— Exercise requirements —
Present the data once more in exactly its original form.

______________________________

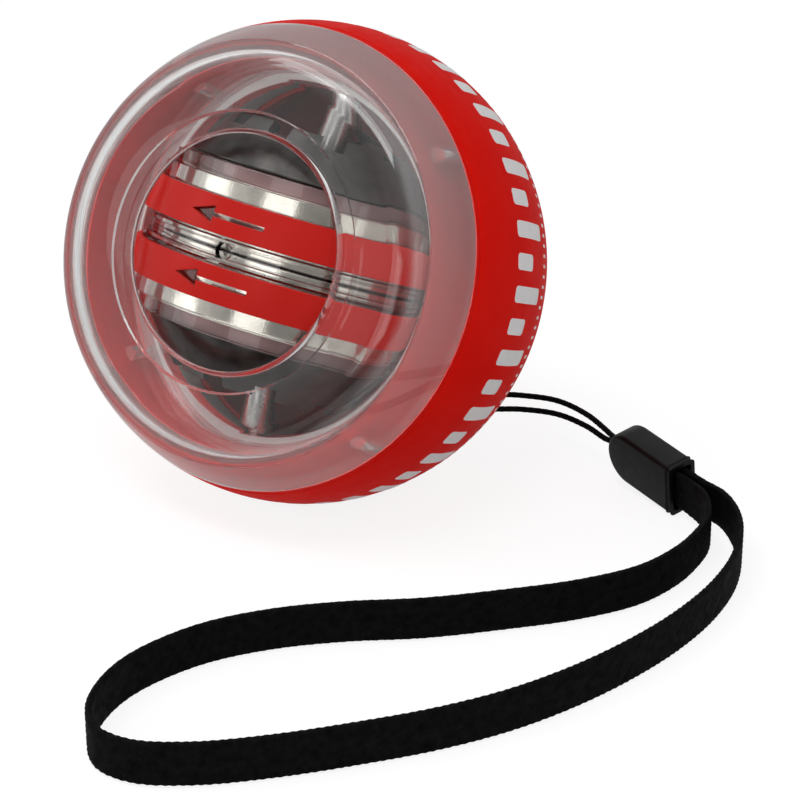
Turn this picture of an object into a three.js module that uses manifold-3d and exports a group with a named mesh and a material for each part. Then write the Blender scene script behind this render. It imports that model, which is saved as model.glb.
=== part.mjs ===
// Gyroscopic wrist ball, millimetres, +Z up, lying on its grip band with the strap on the floor.
// The opening looks towards -Y and up; the ball's own axis runs from the flat base to the opening.
import * as THREE from 'three';
import { mergeVertices } from 'three/addons/utils/BufferGeometryUtils.js';
import Module from 'manifold-3d';

const wasm = await Module();
wasm.setup();

// the ball as a whole
const BALL_R = 37.0;
const AXIS_RISE_DEG = 23.34;
const ROUND_STEPS = 40;
const PART_STEPS = 40;
const SMALL_STEPS = 16;

const RAD = Math.PI / 180;
const HALF_TURN = Math.PI;
const FULL_TURN = 2 * Math.PI;
const RISE = AXIS_RISE_DEG * RAD;

// running and seating clearances
const RUN_GAP = 0.3;
const RUN_FIT = 0.1;
const SEAT_GAP = 0.05;
const CHAMFER = 0.3;

// shells, measured along the ball axis (s) and out from it (r)
const WALL = 2.4;
const BAND_THICK = 1.6;
const SKIN_R = BALL_R - BAND_THICK;
const BAND_FRONT_S = 11.8;
const BAND_BACK_S = -19.5;
const BAND_ROUND = 0.9;
const BASE_CUT = 6.0;
const BASE_S = BASE_CUT - BALL_R;

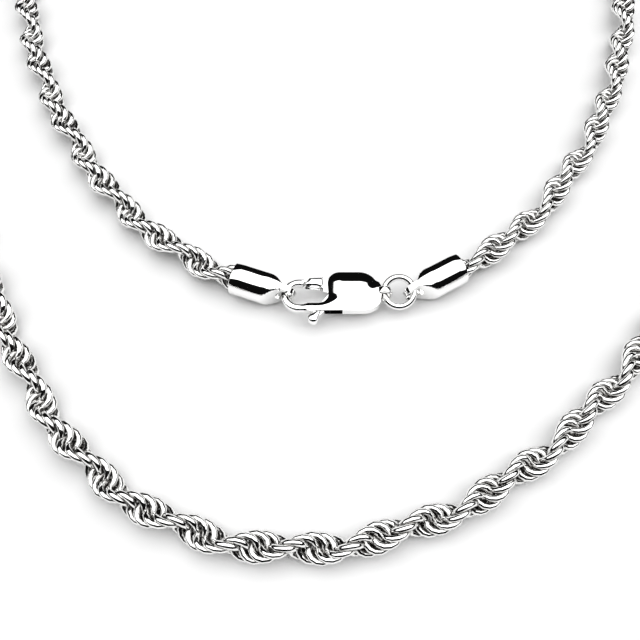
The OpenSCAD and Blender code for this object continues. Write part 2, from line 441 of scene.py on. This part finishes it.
bm = bmesh.new()
profile = bmesh.ops.create_circle(bm, segments=20, radius=RING_WIRE / 2)["verts"]
bmesh.ops.rotate(bm, verts=profile, matrix=Matrix.Rotation(math.pi / 2, 3, "X"))
bmesh.ops.translate(bm, verts=profile, vec=(RING_RADIUS, 0, 0))
bmesh.ops.spin(bm, geom=profile + loop_edges(profile), cent=(0, 0, 0), axis=(0, 0, 1), angle=2 * math.pi,
               steps=72, use_merge=True)
bmesh.ops.transform(bm, matrix=Matrix.Translation((RING_MIDDLE.x + HOME.x, RING_MIDDLE.y + HOME.y, CHAIN_HEIGHT))
                    @ Matrix.Rotation(RING_TILT, 4, "X"), verts=bm.verts)
ring = to_object(bm, "ring", None)
for face in ring.data.polygons:
    face.use_smooth = True
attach(ring, "ring")
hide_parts("jump_ring")
print("ring: %.2f mm across" % (2 * RING_RADIUS + RING_WIRE))

# %% [markdown]
# ## The clasp
#
# The clasp was pressed from thick sheet: its outline is crisp and its face is crowned. A fine grid is
# trimmed to the outline, its border is drawn onto it, and every point is raised by how far inside it lies.

# %%
CLASP_MIDDLE = Vector((0.0, 2.85))
CLASP_PLACE = Matrix.Translation((CLASP_MIDDLE.x + HOME.x, CLASP_MIDDLE.y + HOME.y, CHAIN_HEIGHT))


def arc(middle, radius, start, stop, steps):
    """Points on a circle, from one angle to another, in degrees."""
    return [(middle[0] + radius * math.cos(math.radians(start + (stop - start) * i / steps)),
             middle[1] + radius * math.sin(math.radians(start + (stop - start) * i / steps)))
            for i in range(steps + 1)]


def measured(outline, spacing=0.05):
    """The closed outline again, with a point every so often along it."""
    points = np.array(outline + outline[:1], float)
    steps = np.linalg.norm(np.diff(points, axis=0), axis=1)
    along = np.concatenate([[0.0], np.cumsum(steps)])
    at = np.arange(0, along[-1], spacing)
    return np.stack([np.interp(at, along, points[:, 0]), np.interp(at, along, points[:, 1])], 1)


def inside(points, outline):
    """Whether each point lies inside the closed outline."""
    x, y = points[:, 0:1], points[:, 1:2]
    ax, ay = outline[:, 0], outline[:, 1]
    bx, by = np.roll(ax, -1), np.roll(ay, -1)
    crosses = (ay > y) != (by > y)
    rise = np.where(by == ay, 1e-9, by - ay)
    return (crosses & (x < (bx - ax) * (y - ay) / rise + ax)).sum(1) % 2 == 1


def press(outline, height, step=0.11):
    """A crowned plate. height(x, y, depth) is half its thickness where a point lies depth inside the outline."""
    border = measured(outline)
    low, high = border.min(0) - step, border.max(0) + step
    count = np.ceil((high - low) / step).astype(int)
    bm = bmesh.new()
    bmesh.ops.create_grid(bm, x_segments=int(count[0]), y_segments=int(count[1]), size=0.5)
    bmesh.ops.scale(bm, vec=(*(high - low), 1), verts=bm.verts)
    bmesh.ops.translate(bm, vec=(*((high + low) / 2), 0), verts=bm.verts)
    flat = np.array([v.co.xy for v in bm.verts])
    away = np.array([np.linalg.norm(border - p, axis=1).min() for p in flat])
    kept = inside(flat, border) & (away > step * 0.45)
    bm.verts.ensure_lookup_table()
    bmesh.ops.delete(bm, geom=[v for v, k in zip(bm.verts, kept) if not k], context="VERTS")
    rim = [e for e in bm.edges if e.is_boundary]
    grown = bmesh.ops.extrude_edge_only(bm, edges=rim)["geom"]
    for v in (g for g in grown if isinstance(g, bmesh.types.BMVert)):
        nearest = border[np.linalg.norm(border - np.array(v.co.xy), axis=1).argmin()]
        v.co.x, v.co.y = nearest
    bmesh.ops.remove_doubles(bm, verts=bm.verts, dist=0.004)
    for v in bm.verts:
        depth = np.linalg.norm(border - np.array(v.co.xy), axis=1).min()
        v.co.z = height(v.co.x, v.co.y, 0.0 if depth < 0.03 else depth)
    top = list(bm.verts) + list(bm.edges) + list(bm.faces)
    copy = bmesh.ops.duplicate(bm, geom=top)["geom"]
    below = [g for g in copy if isinstance(g, bmesh.types.BMVert)]
    bmesh.ops.scale(bm, vec=(1, 1, -1), verts=below)
    rims = [e for e in bm.edges if e.is_boundary]
    bmesh.ops.bridge_loops(bm, edges=rims)
    return bm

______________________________

— Exercise solution —
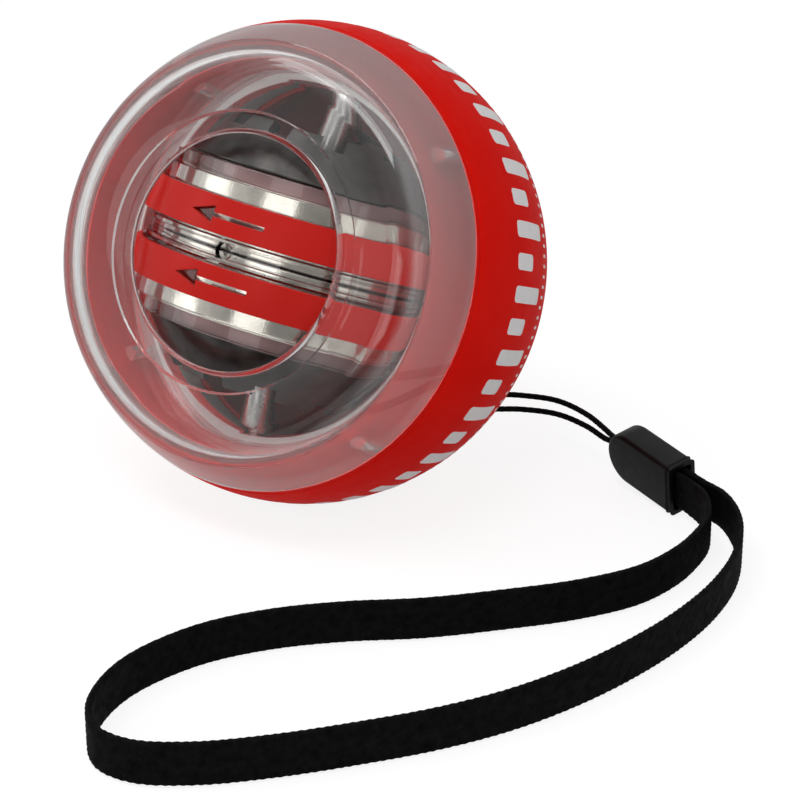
Turn this picture of an object into a three.js module that uses manifold-3d and exports a group with a named mesh and a material for each part. Then write the Blender scene script behind this render. It imports that model, which is saved as model.glb.
=== part.mjs ===
// Gyroscopic wrist ball, millimetres, +Z up, lying on its grip band with the strap on the floor.
// The opening looks towards -Y and up; the ball's own axis runs from the flat base to the opening.
import * as THREE from 'three';
import { mergeVertices } from 'three/addons/utils/BufferGeometryUtils.js';
import Module from 'manifold-3d';

const wasm = await Module();
wasm.setup();

// the ball as a whole
const BALL_R = 37.0;
const AXIS_RISE_DEG = 23.34;
const ROUND_STEPS = 40;
const PART_STEPS = 40;
const SMALL_STEPS = 16;

const RAD = Math.PI / 180;
const HALF_TURN = Math.PI;
const FULL_TURN = 2 * Math.PI;
const RISE = AXIS_RISE_DEG * RAD;

// running and seating clearances
const RUN_GAP = 0.3;
const RUN_FIT = 0.1;
const SEAT_GAP = 0.05;
const CHAMFER = 0.3;

// shells, measured along the ball axis (s) and out from it (r)
const WALL = 2.4;
const BAND_THICK = 1.6;
const SKIN_R = BALL_R - BAND_THICK;
const BAND_FRONT_S = 11.8;
const BAND_BACK_S = -19.5;
const BAND_ROUND = 0.9;
const BASE_CUT = 6.0;
const BASE_S = BASE_CUT - BALL_R;

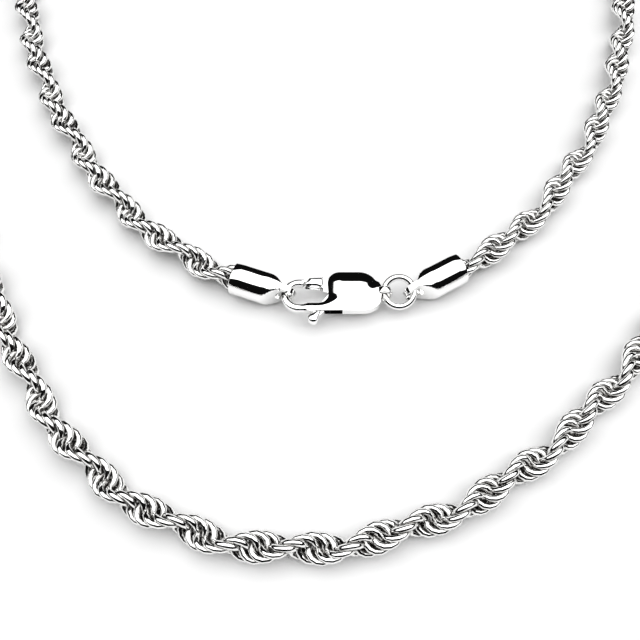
The OpenSCAD and Blender code for this object continues. Write part 2, from line 441 of scene.py on. This part finishes it.
bm = bmesh.new()
profile = bmesh.ops.create_circle(bm, segments=20, radius=RING_WIRE / 2)["verts"]
bmesh.ops.rotate(bm, verts=profile, matrix=Matrix.Rotation(math.pi / 2, 3, "X"))
bmesh.ops.translate(bm, verts=profile, vec=(RING_RADIUS, 0, 0))
bmesh.ops.spin(bm, geom=profile + loop_edges(profile), cent=(0, 0, 0), axis=(0, 0, 1), angle=2 * math.pi,
               steps=72, use_merge=True)
bmesh.ops.transform(bm, matrix=Matrix.Translation((RING_MIDDLE.x + HOME.x, RING_MIDDLE.y + HOME.y, CHAIN_HEIGHT))
                    @ Matrix.Rotation(RING_TILT, 4, "X"), verts=bm.verts)
ring = to_object(bm, "ring", None)
for face in ring.data.polygons:
    face.use_smooth = True
attach(ring, "ring")
hide_parts("jump_ring")
print("ring: %.2f mm across" % (2 * RING_RADIUS + RING_WIRE))

# %% [markdown]
# ## The clasp
#
# The clasp was pressed from thick sheet: its outline is crisp and its face is crowned. A fine grid is
# trimmed to the outline, its border is drawn onto it, and every point is raised by how far inside it lies.

# %%
CLASP_MIDDLE = Vector((0.0, 2.85))
CLASP_PLACE = Matrix.Translation((CLASP_MIDDLE.x + HOME.x, CLASP_MIDDLE.y + HOME.y, CHAIN_HEIGHT))


def arc(middle, radius, start, stop, steps):
    """Points on a circle, from one angle to another, in degrees."""
    return [(middle[0] + radius * math.cos(math.radians(start + (stop - start) * i / steps)),
             middle[1] + radius * math.sin(math.radians(start + (stop - start) * i / steps)))
            for i in range(steps + 1)]


def measured(outline, spacing=0.05):
    """The closed outline again, with a point every so often along it."""
    points = np.array(outline + outline[:1], float)
    steps = np.linalg.norm(np.diff(points, axis=0), axis=1)
    along = np.concatenate([[0.0], np.cumsum(steps)])
    at = np.arange(0, along[-1], spacing)
    return np.stack([np.interp(at, along, points[:, 0]), np.interp(at, along, points[:, 1])], 1)


def inside(points, outline):
    """Whether each point lies inside the closed outline."""
    x, y = points[:, 0:1], points[:, 1:2]
    ax, ay = outline[:, 0], outline[:, 1]
    bx, by = np.roll(ax, -1), np.roll(ay, -1)
    crosses = (ay > y) != (by > y)
    rise = np.where(by == ay, 1e-9, by - ay)
    return (crosses & (x < (bx - ax) * (y - ay) / rise + ax)).sum(1) % 2 == 1


def press(outline, height, step=0.11):
    """A crowned plate. height(x, y, depth) is half its thickness where a point lies depth inside the outline."""
    border = measured(outline)
    low, high = border.min(0) - step, border.max(0) + step
    count = np.ceil((high - low) / step).astype(int)
    bm = bmesh.new()
    bmesh.ops.create_grid(bm, x_segments=int(count[0]), y_segments=int(count[1]), size=0.5)
    bmesh.ops.scale(bm, vec=(*(high - low), 1), verts=bm.verts)
    bmesh.ops.translate(bm, vec=(*((high + low) / 2), 0), verts=bm.verts)
    flat = np.array([v.co.xy for v in bm.verts])
    away = np.array([np.linalg.norm(border - p, axis=1).min() for p in flat])
    kept = inside(flat, border) & (away > step * 0.45)
    bm.verts.ensure_lookup_table()
    bmesh.ops.delete(bm, geom=[v for v, k in zip(bm.verts, kept) if not k], context="VERTS")
    rim = [e for e in bm.edges if e.is_boundary]
    grown = bmesh.ops.extrude_edge_only(bm, edges=rim)["geom"]
    for v in (g for g in grown if isinstance(g, bmesh.types.BMVert)):
        nearest = border[np.linalg.norm(border - np.array(v.co.xy), axis=1).argmin()]
        v.co.x, v.co.y = nearest
    bmesh.ops.remove_doubles(bm, verts=bm.verts, dist=0.004)
    for v in bm.verts:
        depth = np.linalg.norm(border - np.array(v.co.xy), axis=1).min()
        v.co.z = height(v.co.x, v.co.y, 0.0 if depth < 0.03 else depth)
    top = list(bm.verts) + list(bm.edges) + list(bm.faces)
    copy = bmesh.ops.duplicate(bm, geom=top)["geom"]
    below = [g for g in copy if isinstance(g, bmesh.types.BMVert)]
    bmesh.ops.scale(bm, vec=(1, 1, -1), verts=below)
    rims = [e for e in bm.edges if e.is_boundary]
    bmesh.ops.bridge_loops(bm, edges=rims)
    return bm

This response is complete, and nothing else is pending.